One more observation: Hornby is a master of the metaphor. I was annoyed with how good he is at giving freshness to familiar ideas. Describing an admired novel: “[It] wasn’t just up my street; it was actually knocking on my front door and peering through the letterbox to see if I was in”. Fucking hell, I muttered to myself with a grin.
Later, in a discussion of how modern novels are frequently praised for being “sparely written”, Hornby points out that “not many novels in the Spare tradition are terribly cheerful”. (This is one of the ways in which they fail to capture the fullness of life, because the human condition is tragic, of course, but also, often, painfully funny.) He then gives us this great bit about why spare writing is allergic to humour:
“Jokes you can usually pluck out whole, by the roots, so if you’re doing some heavy-duty prose-weeding, they’re the first things to go.”
A brilliantly developed metaphor that’s equal parts surprising and intuitive (as the best metaphors tend to be), and he just drops it into a larger paragraph as if he’s a literary Midas who spits out gold like this all the time, no big deal. Needless to say (as everyone does before wasting your time further by saying it) I’m envious of his talent.
If I have a sneaky cigarette after a few too many drinks on my birthday, am I a smoker? If I only read one book a year, am I a reader? This seems like one of those philosophical brainteasers, like how many grains of sand make a pile of sand?
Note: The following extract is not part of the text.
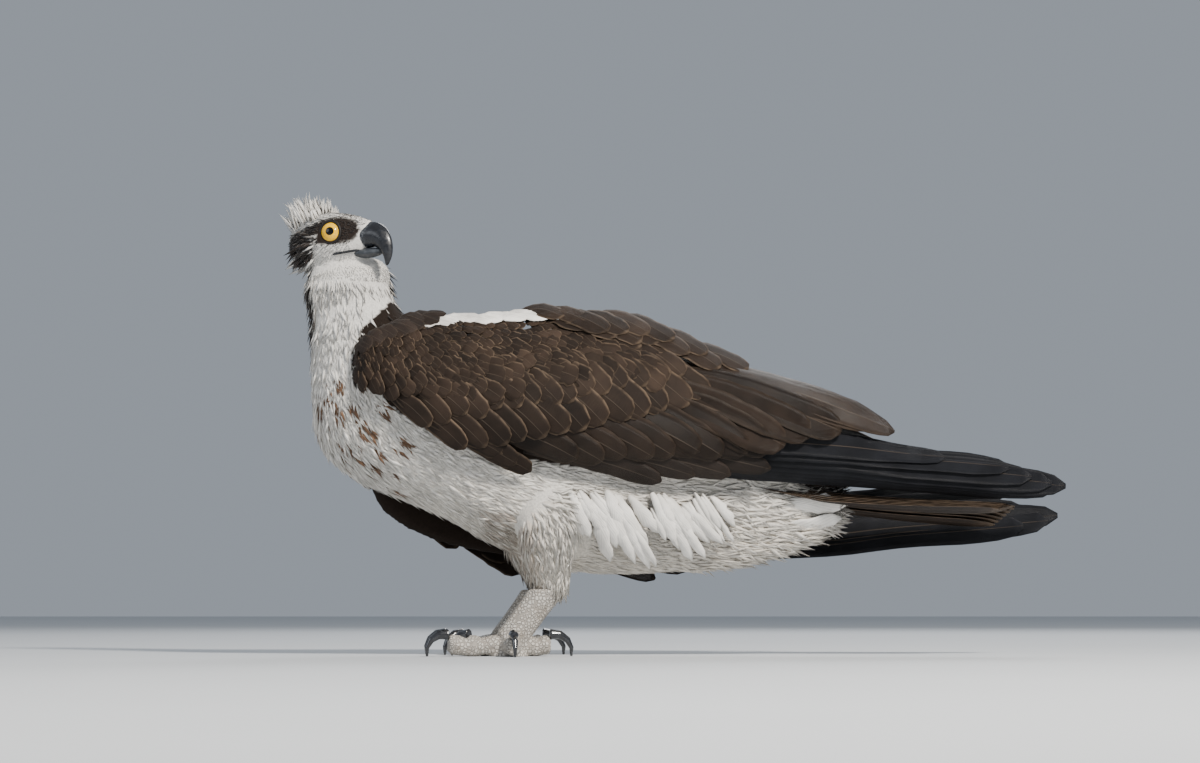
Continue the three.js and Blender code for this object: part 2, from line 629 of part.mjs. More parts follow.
function headPieces(neckSolid) {
  const skull = loft(SKULL.map(skullSection));
  const upperWhole = loft(billSections(BILL));
  const lowerWhole = loft(billSections(JAW));
  const nostrils = [LEFT, RIGHT].map((side) => {
    const slit = new THREE.SphereGeometry(1, 8, 6);
    slit.scale(NOSTRIL.length, 1.6, NOSTRIL.width);
    slit.rotateY(degrees(-28));
    slit.translate(NOSTRIL.at[0], NOSTRIL.at[1] * side, NOSTRIL.at[2]);
    return solidFrom(slit);
  });
  const mouthSlit = boxSolid([-4, -40, -8.3], [BILL_CUT_X + 1, 40, -7.5])
    .subtract(loft(SKULL.map((s) => skullSection({ ...s, half: Math.max(1, s.half - 1.2) }))));
  const upper = mainBody(
    upperWhole.trimByPlane([1, 0, 0], BILL_CUT_X + GAP / 2).subtract(join(nostrils)),
  );
  const upperRoom = loft(billSections(BILL, GAP));
  const billRoom = join([upperRoom, loft(billSections(JAW, GAP))]).trimByPlane([1, 0, 0], BILL_CUT_X);
  const lower = mainBody(lowerWhole.trimByPlane([1, 0, 0], BILL_CUT_X + GAP / 2).subtract(upperRoom));
  const eyeRoom = join([LEFT, RIGHT].flatMap((side) => [eyeSolid(side, EYE.radius + GAP), socket(side)]));
  const lids = [LEFT, RIGHT].map((side) => lidRing(side).subtract(eyeSolid(side, EYE.radius + GAP)));
  const face = join([skull, ...crestLocks()])
    .trimByPlane([-1, 0, 0], -(BILL_CUT_X - GAP / 2))
    .subtract(join([eyeRoom, mouthSlit]));
  const head = mainBody(join([toWorld(join([face, ...lids])), halfOf(neckSolid, NECK_TOP, 1)]));
  return {
    head: mainBody(halfOf(head.subtract(toWorld(join([eyeRoom, mouthSlit, billRoom]))), NECK_TOP, 1)),
    upper: toWorld(upper),
    lower: toWorld(lower),
    eyes: [LEFT, RIGHT].map((side) => toWorld(eyeSolid(side, EYE.radius))),
  };
}

const legPoint = (leg, p) => vec(p[0], p[1] * leg.side, p[2]);

function shinSolid(leg, grow = 0) {
  const points = [legPoint(leg, leg.hip), legPoint(leg, leg.shin), legPoint(leg, leg.hock)];
  const path = new THREE.CatmullRomCurve3(points);
  const last = SHIN_HALF.length - 1;
  const radii = SHIN_HALF.map((radius) => radius + grow);
  return limb(radii.map((_, i) => path.getPoint(i / last)), radii, 10);
}

// Short feathers that ring the lower edge of the feathered shin and hang back over the hock
function shinLocks(leg) {
  const hock = legPoint(leg, leg.hock);
  const down = hock.clone().sub(legPoint(leg, leg.shin)).normalize();
  return Array.from({ length: SHIN_LOCK.count }, (_, i) => {
    const angle = (i / SHIN_LOCK.count) * Math.PI * 2;
    const out = vec(Math.cos(angle), Math.sin(angle), 0);
    const frameAt = (t) => ({
      place: hock.clone().addScaledVector(down, SHIN_LOCK.from + SHIN_LOCK.length * t)
        .addScaledVector(out, SHIN_LOCK.away),
      normal: out.clone(),
      along: down.clone(),
    });
    return vane({ frameAt, half: SHIN_LOCK.half, thickness: SHIN_LOCK.thickness, rows: 2 });
  });
}

// A toe in two pieces, one with the foot and one of its own, and the claw before it
function toeParts(leg, name) {
  const toe = TOES[name];
  const sole = vec(leg.sole[0], leg.sole[1] * leg.side, 0);
  const turn = degrees(toe.heading) * leg.side;
  const way = vec(-Math.cos(turn), -Math.sin(turn), 0);
  const centres = TOE_SHARES.map((share) => {
    const lifted = Math.max(0, share - TOE_HEIGHT.liftFrom) / (1 - TOE_HEIGHT.liftFrom);
    const height = toe.thick * TOE_HEIGHT.share + TOE_HEIGHT.root * (1 - share) + TOE_HEIGHT.lift * lifted ** 2;
    return sole.clone().addScaledVector(way, share * toe.length).setZ(height);
  });
  const whole = limb(centres, TOE_SWELL.map((swell) => swell * toe.thick), 8).trimByPlane([0, 0, 1], 0);
  const start = sole.dot(way);
  const clawCut = start + toe.length - TOE_CLAW_CUT;
  const tip = sole.clone().addScaledVector(way, toe.length);
  const clawShares = Array.from({ length: CLAW.sections + 1 }, (_, i) => i / CLAW.sections);
  const clawCentres = clawShares.map((t) => {
    const angle = degrees(lerp(CLAW.rootAngle, CLAW.tipAngle, t));
    const forward = CLAW.forward + CLAW.radius * Math.sin(angle);
    return tip.clone().addScaledVector(way, forward).setZ(CLAW.high + CLAW.radius * Math.cos(angle));
  });
  const clawWhole = limb(clawCentres, clawShares.map((t) => lerp(CLAW.thick, CLAW.tip, t ** 1.2)), 8)
    .trimByPlane([0, 0, 1], 0);
  const ahead = [way.x, way.y, 0];
  const behind = [-way.x, -way.y, 0];
  return {
    inner: whole.trimByPlane(behind, -(start + TOE_CUT - GAP / 2)),
    outer: mainBody(whole.trimByPlane(ahead, start + TOE_CUT + GAP / 2).trimByPlane(behind, -clawCut)),
    claw: mainBody(clawWhole.trimByPlane(ahead, clawCut + GAP)),
  };
}

// The flat cushion under the middle of a foot
function solePad(leg) {
  const pad = new THREE.CylinderGeometry(SOLE_PAD.top, SOLE_PAD.radius, SOLE_PAD.height, SOLE_PAD.sides);
  pad.rotateX(Math.PI / 2);
  pad.translate(leg.sole[0], leg.sole[1] * leg.side, SOLE_PAD.height / 2);
  return solidFrom(pad);
}

// The bare shank above the foot
function tarsusSolid(leg, grow = 0) {
  const hock = legPoint(leg, leg.hock);
  const sole = legPoint(leg, leg.sole);
  const start = hock.clone().addScaledVector(sole.clone().sub(hock), -0.1).add(vec(0, 0, 4));
  const end = vec(sole.x, sole.y, TARSUS_END_Z);
  const radii = TARSUS_HALF.map((radius) => radius + grow);
  return limb(radii.map((_, i) => start.clone().lerp(end, i / (radii.length - 1))), radii, 9);
}

function legPieces(leg, trunkRoom) {
  const tarsus = tarsusSolid(leg).trimByPlane([0, 0, 1], 0);
  const tarsusRoom = tarsusSolid(leg, GAP);
  const toes = Object.fromEntries(Object.keys(TOES).map((name) => [name, toeParts(leg, name)]));
  for (const toe of Object.values(toes)) toe.outer = mainBody(toe.outer.subtract(tarsusRoom));
  const shin = join([shinSolid(leg), ...shinLocks(leg)]);
  const cutZ = leg.hock[2] - 1;
  const foot = join([tarsus, solePad(leg), ...Object.values(toes).map((toe) => toe.inner)])
    .trimByPlane([0, 0, -1], -(cutZ - GAP / 2));
  return {
    shin: mainBody(shin.subtract(trunkRoom).trimByPlane([0, 0, 1], cutZ + GAP / 2)),
    foot: mainBody(foot),
    toes,
  };
}

function meshOf(solid, name, colour) {
  const made = solid.getMesh();
  const geometry = new THREE.BufferGeometry();
  geometry.setAttribute("position", new THREE.BufferAttribute(new Float32Array(made.vertProperties), 3));
  geometry.setIndex(new THREE.BufferAttribute(new Uint32Array(made.triVerts), 1));
  const mesh = new THREE.Mesh(geometry, new THREE.MeshStandardMaterial(COLOURS[colour]));
  mesh.name = name;
  return mesh;
}

function groupOf(...members) {
  const group = new THREE.Group();
  group.add(...members);
  return group;
}

const trunkWhole = trunkSolid(0);
const trunkRoom = trunkSolid(GAP);
const ventCut = { point: [VENT_CUT_X, 0], lean: [1, 0] };

const tail = tailFeathers();
const tailRoom = join([tailBlock(GAP), boxSolid(...TAIL.slot), boxSolid(...TAIL.rootRoom)]);
const ventWhole = join([halfOf(trunkWhole, ventCut, 1), ...ventFeathers()]);
const vent = mainBody(
  ventWhole.subtract(tailRoom).trimByPlane([1, 0, 0], VENT_CUT_X + GAP / 2),
);
const torso = mainBody(halfOf(halfOf(trunkWhole, NECK_BASE, -1), ventCut, -1));
const neck = mainBody(halfOf(halfOf(trunkWhole, NECK_BASE, 1), NECK_TOP, -1));
const headSet = headPieces(halfOf(trunkWhole, NECK_BASE, 1));

const wingRoom = (name) => join([trunkRoom, shinSolid(LEGS[name], GAP)]);
const wings = Object.fromEntries(
  [["left", LEFT], ["right", RIGHT]].map(([name, side]) => [
    name,
    groupOf(
      meshOf(wingArm(side, wingRoom(name)), `${name}_wing_arm`, "brown"),
      meshOf(wingHand(side, wingRoom(name)), `${name}_wing_primaries`, "black"),
    ),
  ]),
);

const legs = Object.entries(LEGS).map(([name, leg]) => {
  const made = legPieces(leg, trunkRoom);
  const toes = Object.entries(made.toes).flatMap(([toe, parts]) => [
    meshOf(parts.outer, `${name}_toe_${toe}`, "scales"),
    meshOf(parts.claw, `${name}_claw_${toe}`, "horn"),
  ]);
  return groupOf(
    meshOf(made.shin, `${name}_shin`, "white"), meshOf(made.foot, `${name}_foot`, "scales"), ...toes,
  );
});

const headGroup = groupOf(
  meshOf(headSet.head, "head", "white"),
  meshOf(headSet.upper, "bill_upper", "horn"),
  meshOf(headSet.lower, "bill_lower", "horn"),
  meshOf(headSet.eyes[0], "right_eye", "iris"),
  meshOf(headSet.eyes[1], "left_eye", "iris"),
);

const bird = groupOf(
  meshOf(torso, "torso", "white"),
  meshOf(neck, "neck", "white"),
  meshOf(vent, "vent", "white"),
  meshOf(mainBody(tail), "tail", "tail"),
  headGroup,
  wings.left,
  wings.right,
  ...legs,
);

// The origin is the middle of the bird's length and width, on the floor
const bounds = new THREE.Box3().setFromObject(bird);
const middle = bounds.getCenter(new THREE.Vector3());
bird.position.set(-middle.x, -middle.y, -bounds.min.z);

export default groupOf(bird);
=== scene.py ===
import math
from itertools import product

import bpy
import numpy as np
from mathutils import Matrix, Vector
from mathutils.bvhtree import BVHTree


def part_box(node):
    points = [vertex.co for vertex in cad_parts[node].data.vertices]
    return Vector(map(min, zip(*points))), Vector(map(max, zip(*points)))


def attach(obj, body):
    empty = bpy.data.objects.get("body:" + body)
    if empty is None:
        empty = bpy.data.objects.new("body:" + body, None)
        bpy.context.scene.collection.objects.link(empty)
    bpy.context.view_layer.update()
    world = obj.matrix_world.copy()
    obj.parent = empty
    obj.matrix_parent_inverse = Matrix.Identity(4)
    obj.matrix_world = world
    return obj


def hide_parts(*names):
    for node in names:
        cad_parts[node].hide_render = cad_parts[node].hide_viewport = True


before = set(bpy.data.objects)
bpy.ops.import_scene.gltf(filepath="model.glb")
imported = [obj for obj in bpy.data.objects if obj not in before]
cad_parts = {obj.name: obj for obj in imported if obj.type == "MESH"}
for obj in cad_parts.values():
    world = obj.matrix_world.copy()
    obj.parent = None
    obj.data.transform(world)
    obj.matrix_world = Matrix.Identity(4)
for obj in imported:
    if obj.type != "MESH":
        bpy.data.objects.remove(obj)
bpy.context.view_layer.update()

rng = np.random.default_rng(11)

# Sizes are millimetres in the bird's own frame, which is moved and scaled by to_metres
LEFT = -1
RIGHT = 1
SIDES = {LEFT: "left", RIGHT: "right"}
# The head faces the x axis of its own frame, so its right side is at negative y there
HEAD_SIDES = {LEFT: "right", RIGHT: "left"}
ARMS = ("left_arm", "right_arm")
VENT_CUT_X = 128
GAP = 0.3

# Trunk and neck, from the vent to the throat: back x and z, belly x and z, half width
TRUNK = np.array([
    (214, 127, 217, 86, 9), (190, 135, 191, 72, 19), (153, 152, 151, 60, 29), (121, 168, 111, 56, 38),
    (83, 186, 66, 54, 46), (41, 203, 24, 58, 54), (3, 219, -17, 73, 59), (-31, 228, -55, 93, 61),
    (-57, 230.5, -88, 107, 59), (-71, 232.5, -116, 120, 54), (-79, 237, -135, 137, 48),
    (-83, 242, -143, 156, 42), (-85, 245, -145, 176, 37), (-87, 249, -146, 197, 33),
    (-88, 254, -147, 217, 30), (-88, 260, -148, 235, 28), (-90, 269, -151, 252, 27),
    (-103, 279, -149, 272, 20),
], float)
# The rows behind the shoulder
REAR_TRUNK = TRUNK[:8][::-1]

# Folded wing: x, lower edge z, its y, upper edge z, its y, widest y
WING = np.array([
    (-111, 192, 44, 199, 43, 45), (-97, 164, 52, 220, 46, 60), (-69, 142, 57, 229, 42, 70),
    (-28, 127, 59, 229, 35, 75), (14, 120, 57, 232, 27, 76), (55, 116, 53, 233, 20, 73),
    (97, 112, 47, 221, 15, 66), (138, 110, 41, 203, 12, 57), (179, 109, 36, 186, 11, 49),
    (221, 109, 31, 173, 11, 41), (262, 109, 27, 150, 12, 33), (304, 108, 23, 144, 12, 27),
    (345, 107, 19, 135, 12, 21), (380, 106, 16, 126, 12, 17),
], float)
LOW_EDGE = 1
HIGH_EDGE = 3
WIDEST_SHARE = 0.62
# How the right wing hangs: x, how much lower its lower and upper edges lie, further forward, further out
HANG = np.array([
    (-120, 68, 22, 18, 1), (-28, 68, 20, 11, 2), (100, 66, 17, 2, 5), (221, 59, 15, 0, 12),
    (380, 23, 13, 0, 19),
], float)
# Feathers of the right wing are broader, because they cover a taller form
WIDER = {LEFT: 1, RIGHT: 1.25}

HEAD_AT = (-128, -3, 286)
HEAD_TURN = -35
HEAD_NOD = 3
# Skull in the head's own frame: x, top, bottom, half width
SKULL = np.array([
    (-35, 5, -7, 6), (-31, 13, -15, 13), (-23, 18.5, -21, 19), (-12, 21, -24, 22.5),
    (0, 21, -23.5, 22.5), (10, 19.5, -21, 19.5), (18, 17.5, -18, 15), (25, 15, -14, 11),
    (31, 12.4, -7, 8.4), (38, 9.6, -2, 5.5),
], float)
# Bill and jaw: x, z, half height, half width
BILL = np.array([
    (20, 0.4, 8.2, 8.4), (31, 0.4, 8.5, 7.7), (37, -0.8, 8.0, 6.7), (41.5, -4.2, 6.8, 5.5),
    (44.6, -9.6, 5.0, 4.2), (45.6, -15.5, 3.2, 2.8), (44.5, -22.3, 0.9, 0.8),
], float)
JAW = np.array([
    (16, -10.6, 3.2, 7.2), (27, -11.6, 3.4, 6.6), (34, -11.8, 3.0, 5.4), (38, -11.6, 2.4, 4.4),
    (41.5, -11.0, 1.4, 2.4),
], float)
EYE_AT = (8, 12.6, 3.2)
EYE_RADIUS = 8.4
EYE_CLEAR = 7.9
EYE_LOOK = (0.28, 1, 0.05)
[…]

Maybe there’s an answer, but I don’t have it, so I won’t dwell on the matter here.
Speaking of philosophical questions not to be given space in this column: the question of whether reading so much does, in fact, make me fortunate. The case for reading as a good in a person’s life seems too easy to bother spelling out. For the purposes of this column, it only matters that I think it’s a good thing, therefore my feeling of great luck at being someone who does it.